*RECORDS FOR THE EXERCISE:*
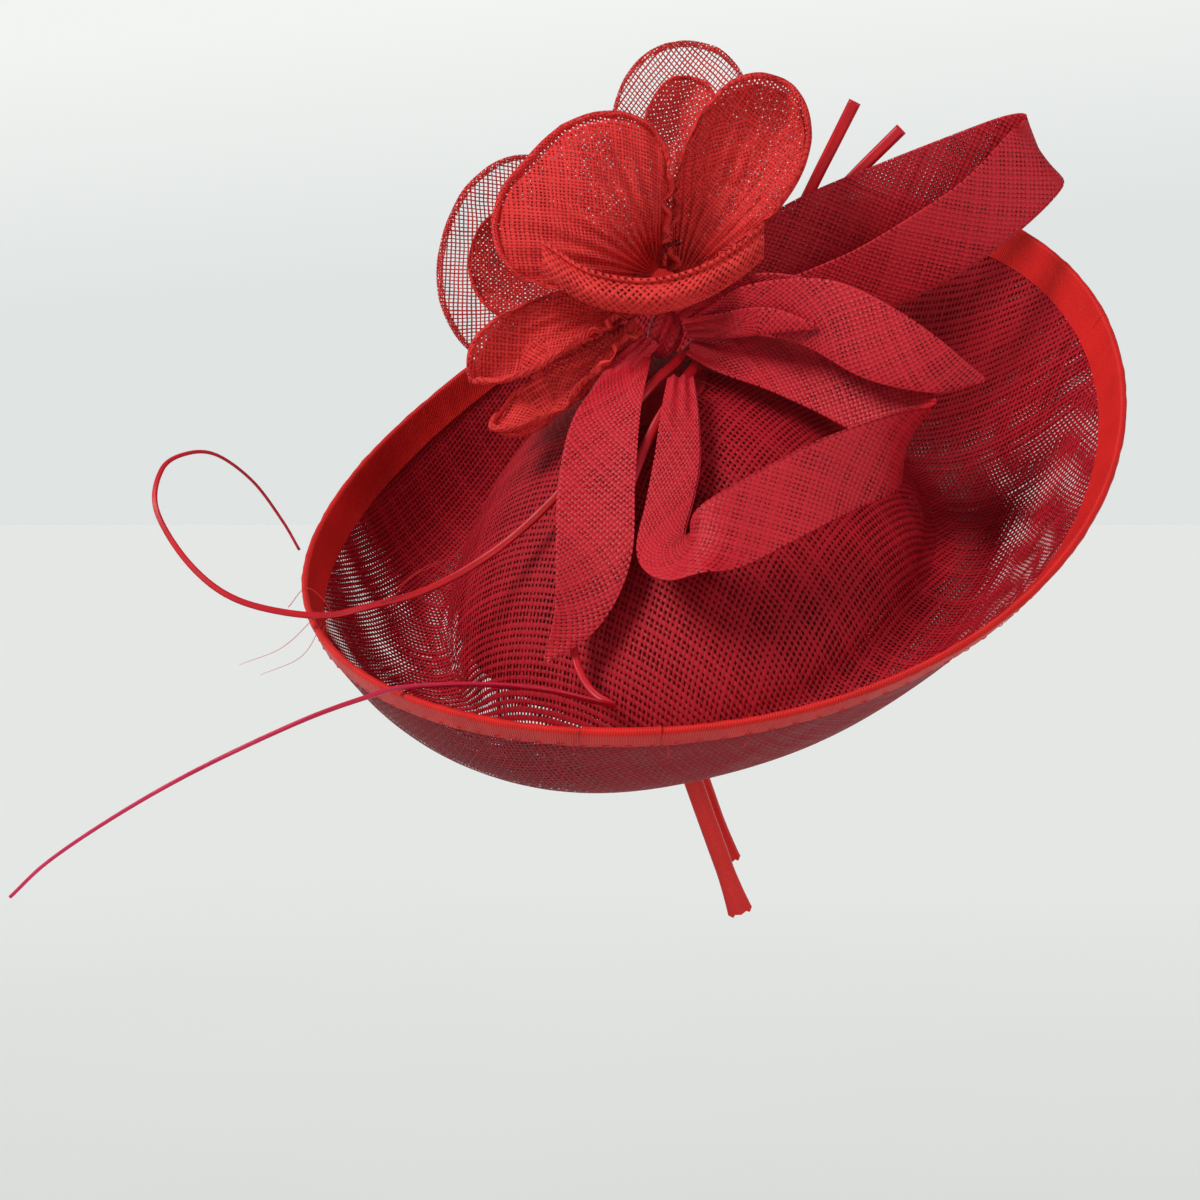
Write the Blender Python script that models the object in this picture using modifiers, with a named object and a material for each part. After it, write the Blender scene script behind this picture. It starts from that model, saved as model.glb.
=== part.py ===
"""Saucer fascinator headpiece: a two-layer open-weave saucer with a raised crown,
a bound and wired edge, a sprung headband, and a trim of loops, tails, petals and quills.

Frame: +X is the way the wearer faces, +Y the wearer's left, +Z up.
The origin is the inner top of the headband, where the head carries it.
Lengths are in millimetres here, and become metres as each object is made.
"""
import math

import bmesh
import bpy
import numpy as np
from mathutils import Vector

MM = 0.001
GAP = 0.3                  # clearance between pieces that touch

# ---- headband --------------------------------------------------------------
BAND_PITCH = 19.5          # the band's plane leans back at the top, degrees
BAND_R = 75.0              # inner radius over the top of the head
BAND_DROP = 146.0          # inner top to leg tips
BAND_TIP_IN = 15.0         # how far each leg closes in below its widest
BAND_W = 6.6
COVER_T = 0.5
CORE_W = 4.6
CORE_T = 1.2
BAND_T = CORE_T + 2 * (GAP + COVER_T)
CORE_SHORT = 9.0           # the core stops this far above the cover's tip
LEG_SPLIT = 62.0           # arc angle from the top where a leg starts to flex
LEG_GAP = 0.4              # half the clearance there, degrees
TIP_FLARE = 0.38

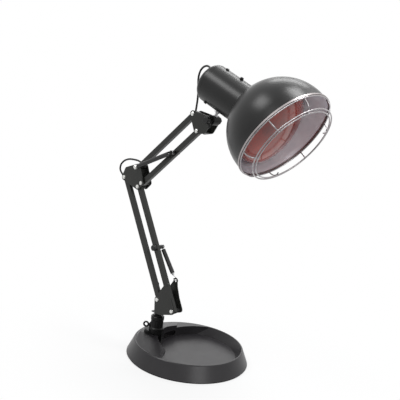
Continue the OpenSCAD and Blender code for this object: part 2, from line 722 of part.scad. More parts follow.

*TASK TO CARRY OUT:* Please output the entries above, every line exactly as it reads.

*WRITTEN REPLY:*
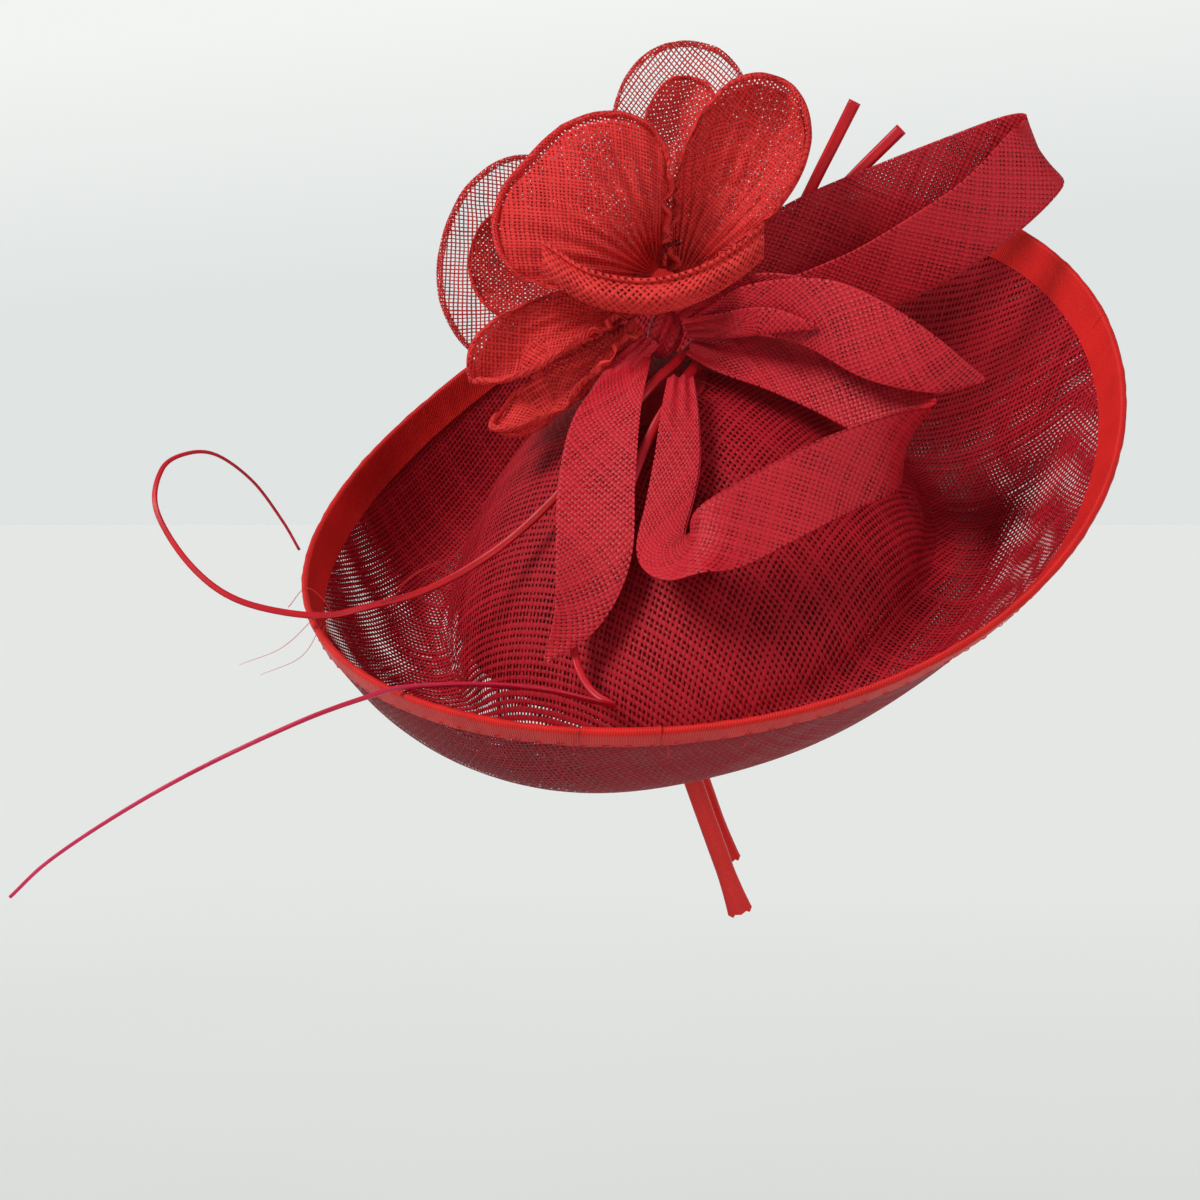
Write the Blender Python script that models the object in this picture using modifiers, with a named object and a material for each part. After it, write the Blender scene script behind this picture. It starts from that model, saved as model.glb.
=== part.py ===
"""Saucer fascinator headpiece: a two-layer open-weave saucer with a raised crown,
a bound and wired edge, a sprung headband, and a trim of loops, tails, petals and quills.

Frame: +X is the way the wearer faces, +Y the wearer's left, +Z up.
The origin is the inner top of the headband, where the head carries it.
Lengths are in millimetres here, and become metres as each object is made.
"""
import math

import bmesh
import bpy
import numpy as np
from mathutils import Vector

MM = 0.001
GAP = 0.3                  # clearance between pieces that touch

# ---- headband --------------------------------------------------------------
BAND_PITCH = 19.5          # the band's plane leans back at the top, degrees
BAND_R = 75.0              # inner radius over the top of the head
BAND_DROP = 146.0          # inner top to leg tips
BAND_TIP_IN = 15.0         # how far each leg closes in below its widest
BAND_W = 6.6
COVER_T = 0.5
CORE_W = 4.6
CORE_T = 1.2
BAND_T = CORE_T + 2 * (GAP + COVER_T)
CORE_SHORT = 9.0           # the core stops this far above the cover's tip
LEG_SPLIT = 62.0           # arc angle from the top where a leg starts to flex
LEG_GAP = 0.4              # half the clearance there, degrees
TIP_FLARE = 0.38

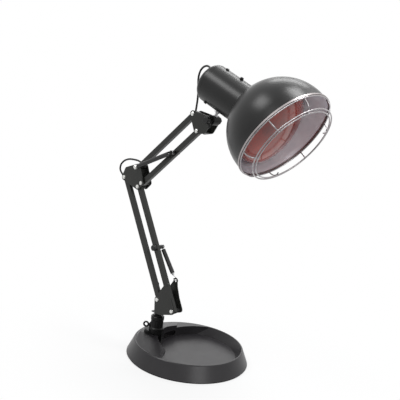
Continue the OpenSCAD and Blender code for this object: part 2, from line 722 of part.scad. More parts follow.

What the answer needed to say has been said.